Anyone advocating socialism needs their head read. Socialism requires ownership (or control) of the means of production by the State. the State is run by politicians. So your solution to the problems of greed, cronyism, corruption and war, is to EXTEND the influence of the very folks who CREATE all of those things?
Apart from that, you also ought to make yourself more aware of the fraudulent scholarship of Marx and Engels - and of Marx's abject failure in his private life, to show any of the principles that are a pre-requisite for Socialist man. He was a leech, a lecher, a drunk and a fraud.

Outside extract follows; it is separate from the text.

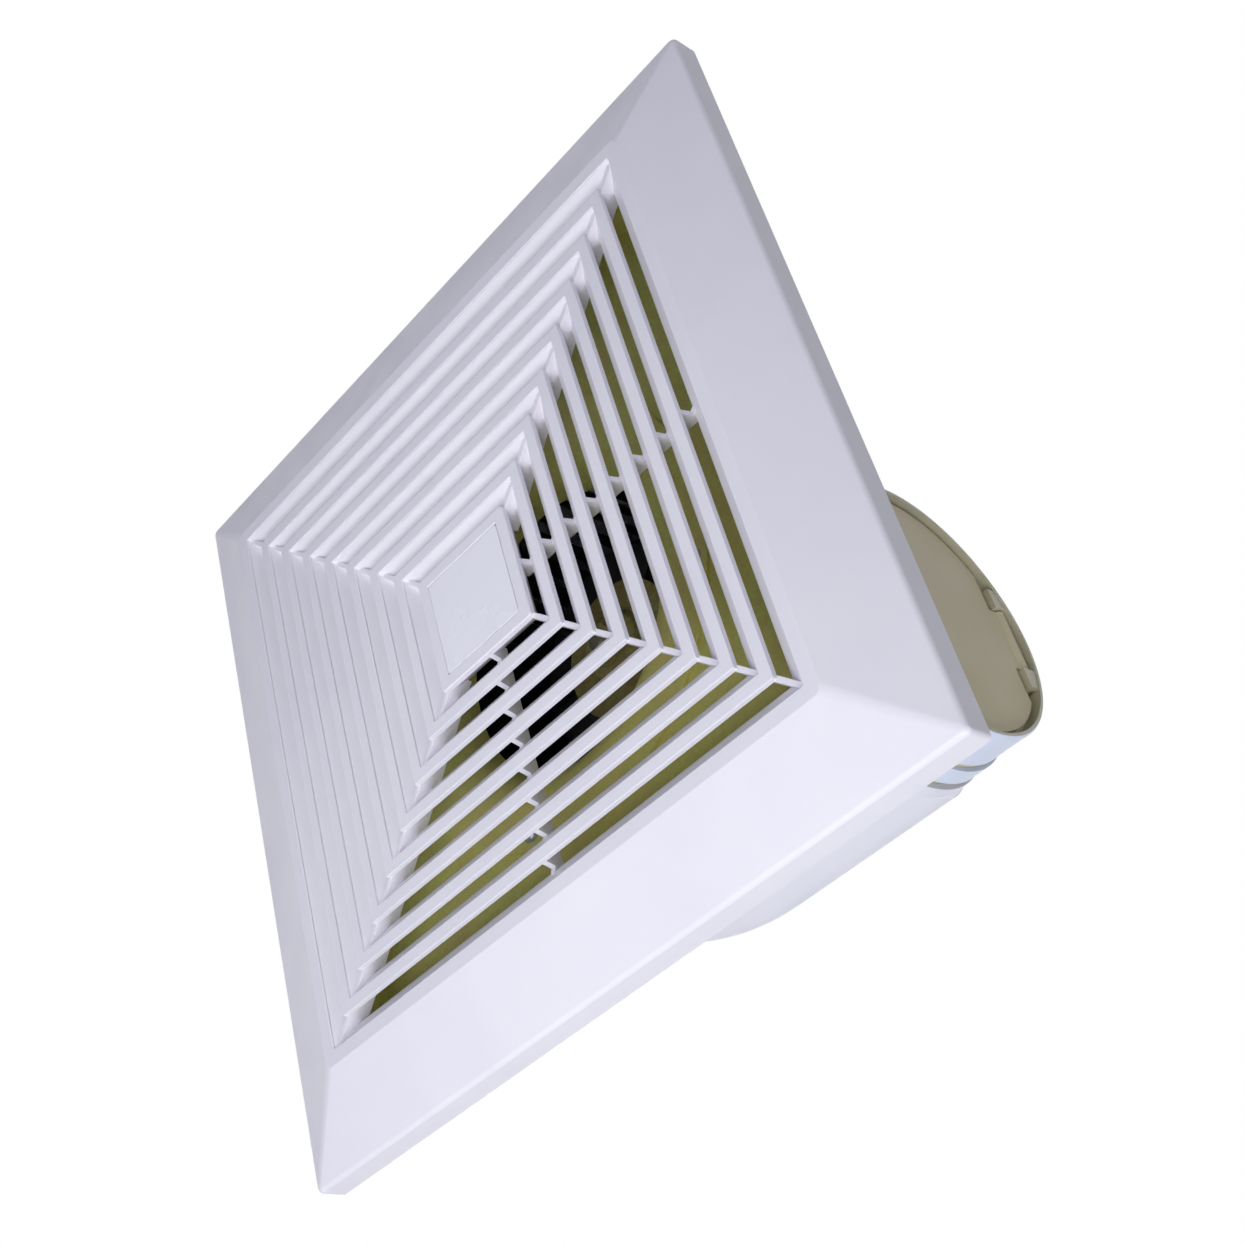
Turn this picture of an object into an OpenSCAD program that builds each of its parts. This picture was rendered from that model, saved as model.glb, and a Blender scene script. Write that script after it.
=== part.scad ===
// Ceiling exhaust fan with a square louvred panel and a round side duct outlet.
// Millimetres. The ceiling lies in the plane z = 0: the panel hangs below it, the scroll stands above it.
// The impeller turns about the z axis and the duct leaves along +x.

/* [Panel] */
// Width of the square panel over its skirt
panel_w = 300; // [296:1:330]
// Height of the panel's vertical skirt
skirt_h = 10.7; // [9:0.1:16]
// How far the rim stands below the skirt
panel_rise = 12; // [8:0.5:16]
// Width of the sloped border
border_w = 31; // [28:1:32]
// Radius of the panel's four upright corners
panel_corner_r = 2; // [1.5:0.1:6]
// Radius of the edge between skirt and border
panel_edge_r = 2.4; // [1:0.2:4]
// Moulded wall of the panel
panel_wall = 2.2; // [1.6:0.1:3]
// Width of the flat rim round the louvres
rim_w = 5.2; // [4:0.2:7]

/* [Louvres] */
// Number of square louvres
louvre_n = 7; // [5:1:7]
// Distance from one louvre to the next
louvre_pitch = 11.63; // [11:0.01:11.8]
// Width of a louvre's front lip
louvre_lip_w = 4.5; // [3.5:0.1:5.5]
// Height of the upright outer face of a lip
louvre_lip_h = 2.2; // [1:0.1:3.5]
// Depth of a louvre from front to back
louvre_depth = 7; // [6.6:0.1:8]
// How far the back of a louvre leans towards the middle
louvre_lean = 6.8; // [6:0.1:8]
// Thickness of a louvre's back edge
louvre_back_t = 2; // [1.4:0.1:2.6]
// Thickness of the ribs behind the louvres
rib_t = 2; // [1.4:0.1:3]
// Depth of the ribs' back edge behind the front
rib_depth = 10; // [8.5:0.5:11]
// Depth of the notch between two louvres in a straight rib's front edge
rib_dip = 6.4; // [5.5:0.1:6.4]
// How far the corner ribs lie behind the front
mitre_rib_back = 1.6; // [1:0.1:4]
// Width of the square boss in the middle of the louvres
boss_w = 48.4; // [44:0.2:50]
// Width of the centre plate
plate_w = 38; // [30:1:40]
// Thickness of the centre plate
plate_t = 1.6; // [1.2:0.1:2.2]
// Gap round the centre plate
plate_gap = 0.45; // [0.3:0.05:0.8]
// Radius of the centre plate's snap peg
plate_peg_r = 2.5; // [2:0.1:4]

/* [Panel springs] */
// Land between a spring's slot and the frame's wall
slot_edge = 2.4; // [2.2:0.1:3]
// Offset of each spring along the wall
spring_y = 30; // [28:1:40]
// Radius of the spring wire
wire_r = 0.9; // [0.7:0.1:1]
// Radius of the peg that the coil hangs on
peg_r = 2.5; // [2:0.1:3]
// Depth of the coil's axis below the ceiling
spring_coil_z = 9; // [8:0.5:9.5]
// Height of a spring leg above its coil
spring_leg_h = 68; // [66:1:76]
// Slope of a spring leg from upright
spring_leg_a = 16; // [12:1:18]
// Length of the hook at the end of a leg
spring_hook = 7; // [6:0.5:9]
// How far the panel can be pulled down
panel_drop = 45; // [30:1:45]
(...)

Paul Johnson write a scathing critique of Marx in the 1990s, reprising research that investigated Marx's citations and found that 70% of them were fabricated or misrepresented.
It's all very well to get carried away with some idea that life seems to be a bit unfair at times, and bad things happen to good folks, and folks who work hard seem not to go forward while the Cheneys and Bushes and Sarkozys of the world live in palaces. But to advocate socialism as the solution indicates a breathtaking ignorance of economics AND politics. If you're concerned about the Military-Industrial complex, ask yourself how an increase in that form of socialism would suit you...
The ONLY possibility - literally, the ONLY one - is anarcho-capitalism. It is the only form of societal organisation that refutes all aggression (although it doesn't say that aggression would not exist - just that it would be explicitly unacceptable).
One thing that Marx got half-right, was that eventually the State would cease to exist. Marx postulated that it would 'wither away' - that it wold voluntarily cede control over populations and their resources as the productive efficiency of socialism (HA!) helped ameliorate the problems of scarcity.
In this he was wrong - the State could be done away with TOMORROW with no adverse economic effects, but it will not go quietly into that god night... it will kill and maim its own citizens in order to keep its monopoly on violence.
Prior to that, I advocate Sortition - the appointment of political officeholders by ranndom selection from the adult population.
That way the US would have only a 1 in 150-million chance of having a suppressed-homosexual cokehead fratboy as President. And the odds of having said fratboy AND Dick 'dick' Cheney chosen at random... 1 in 22500000000000000.
Give me those odds any day.
Cheerio
GT
France
PS This thread is mostly about George Carlin. He was reasonably funny, but what I liked about him most was his sensible view on language. You can't say 'fuck' in the Senate, but you can vote for things that result in the death of other people's children. That shit ain't right, yo.
Pissantnobody and others, the vision is realised on Green Island http://www.rudemacedon.ca/greenisland.html . If there's an afterlife, George may be having a look around. He'd be welcome.
Onelove, that was one of the most incredible posts I have ever seen. That was beautifully simple . . . and quite genius.
Joyce,
Thank you for a fine tribute to G.C. That was a dark week for millions of us and our world has been diminished. Thank you George for the treasure of stuff you left us. We will need it. Joe Bless you George.